[Collected data entries]
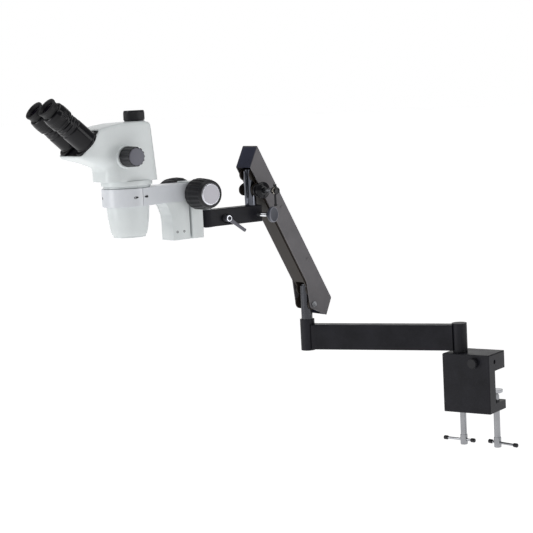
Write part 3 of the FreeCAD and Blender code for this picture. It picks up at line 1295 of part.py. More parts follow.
# -------------------------------------------------------------------------------- finish
def check_document():
    DOC.recompute()
    for item in DOC.Objects:
        if "Invalid" in item.State or "Error" in item.State:
            raise ValueError("%s failed: %s" % (item.Name, item.State))
    for item in NODES:
        if item.Shape.isNull() or not item.Shape.isValid():
            raise ValueError(item.Label + " has no valid shape")
        if not item.Shape.Solids:
            raise ValueError(item.Label + " has no solid")


def write_parts():
    os.makedirs("parts", exist_ok=True)
    for item in NODES:
        item.Shape.exportStep("parts/%s.step" % item.Label)


def main():
    fill_sheet()
    frames = make_frames()
    clamp_body(frames)
    clamp_fittings(frames)
    lower_arm(frames)
    swivel_posts(frames)
    arm_channel(frames)
    arm_cover(frames)
    end_caps(frames)
    fit_cover_screws(frames)
    pivot_bolts(frames)
    link_bars(frames)
    gas_spring(frames)
    arm_lock(frames)
    short_arm(frames)
    focus_housing(frames)
    pinion(frames)
    focus_knobs(frames)
    focus_column(frames)
    rack(frames)
    ring_arm(frames)
    mount_screws(frames)
    head_shell(frames)
    barrel(frames)
    zoom(frames)
    photo_port(frames)
    eyepieces(frames)
    check_document()
    write_parts()
    print("%d sub-parts written" % len(NODES))


main()
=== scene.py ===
import json
import math
import bmesh
import bpy
from mathutils import Matrix, Vector


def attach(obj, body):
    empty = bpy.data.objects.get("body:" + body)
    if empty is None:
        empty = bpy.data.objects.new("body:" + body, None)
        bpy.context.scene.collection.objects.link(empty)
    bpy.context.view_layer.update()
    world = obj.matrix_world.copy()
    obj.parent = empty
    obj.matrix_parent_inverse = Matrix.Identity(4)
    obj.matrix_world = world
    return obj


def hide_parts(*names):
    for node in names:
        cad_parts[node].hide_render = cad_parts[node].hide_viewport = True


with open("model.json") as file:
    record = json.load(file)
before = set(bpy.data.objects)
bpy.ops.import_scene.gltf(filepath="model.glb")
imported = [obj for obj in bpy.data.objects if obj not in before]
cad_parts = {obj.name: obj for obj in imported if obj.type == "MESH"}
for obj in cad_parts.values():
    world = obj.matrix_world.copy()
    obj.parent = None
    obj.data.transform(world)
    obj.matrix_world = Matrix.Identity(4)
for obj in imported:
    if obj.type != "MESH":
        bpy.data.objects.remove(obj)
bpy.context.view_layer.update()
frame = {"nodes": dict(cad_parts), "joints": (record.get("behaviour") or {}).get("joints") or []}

JOINTS = {joint["name"]: joint for joint in frame["joints"]}
MM = 0.001
UP = Vector((0, 0, 1))


# ------------------------------------------------------------------ frames, from the joints
def joint_point(name):
    return Vector(JOINTS[name]["pos_m"])


def joint_axis(name):
    return Vector(JOINTS[name]["axis"]).normalized()


def axes(origin, z, x):
    """A frame with this Z and with X as near as it can be to x."""
    z = z.normalized()
    y = z.cross(x).normalized()
    x = y.cross(z)
    return Matrix(((x.x, y.x, z.x, origin.x), (x.y, y.y, z.y, origin.y),
                   (x.z, y.z, z.z, origin.z), (0, 0, 0, 1)))


def inside(place, x=0.0, y=0.0, z=0.0, turn=0.0, about="Z"):
    """A frame inside another: moved in mm, then turned in degrees about its own axis."""
    return place @ Matrix.Translation(Vector((x, y, z)) * MM) @ \
        Matrix.Rotation(math.radians(turn), 4, about)


SIDE = joint_axis("zoom_turn")
OUT = SIDE.cross(UP)
HEAD = axes(joint_point("head_turn"), UP, OUT)
EYE_AXIS = joint_axis("eye_tube_right_swing")
SHORT = axes(joint_point("short_arm_swing"), UP, OUT)

# Places in mm within those frames, each used by more than one piece or worth a name.
EYE_PLACE = (90, 0, 83)
EYE_HALF_SPACING = 27.0
RIGHT_TUBE_EXTRA = 7.0
ZOOM_X, ZOOM_Z = 21.5, 56
FOCUS_X, FOCUS_Z = -131, -20.5
PORT_X = -23.5
RING_HEIGHT = 32
RING_RADIUS = 45.0
LEVER_X, LEVER_Z, LEVER_DROP = 69.5, -17.7, 35
SWIVEL_Z, SWIVEL_HEADING = -17.5, 109
LOCK_STEP = 50
BAR_LEVEL = -141
SHARP_ANGLE = 32


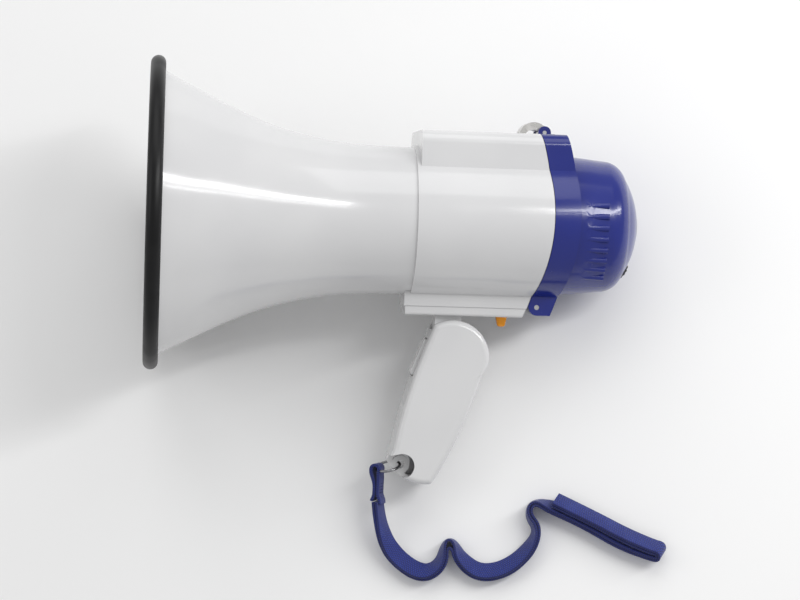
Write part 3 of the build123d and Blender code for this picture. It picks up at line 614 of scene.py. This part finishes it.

#### WHAT THIS TASK INVOLVES
Print exactly the lines from the line with "rack(frames)" to the line with "for node in", both included, and nothing else.

#### COMPLETED EXERCISE
    rack(frames)
    ring_arm(frames)
    mount_screws(frames)
    head_shell(frames)
    barrel(frames)
    zoom(frames)
    photo_port(frames)
    eyepieces(frames)
    check_document()
    write_parts()
    print("%d sub-parts written" % len(NODES))


main()
=== scene.py ===
import json
import math
import bmesh
import bpy
from mathutils import Matrix, Vector


def attach(obj, body):
    empty = bpy.data.objects.get("body:" + body)
    if empty is None:
        empty = bpy.data.objects.new("body:" + body, None)
        bpy.context.scene.collection.objects.link(empty)
    bpy.context.view_layer.update()
    world = obj.matrix_world.copy()
    obj.parent = empty
    obj.matrix_parent_inverse = Matrix.Identity(4)
    obj.matrix_world = world
    return obj


def hide_parts(*names):
    for node in names:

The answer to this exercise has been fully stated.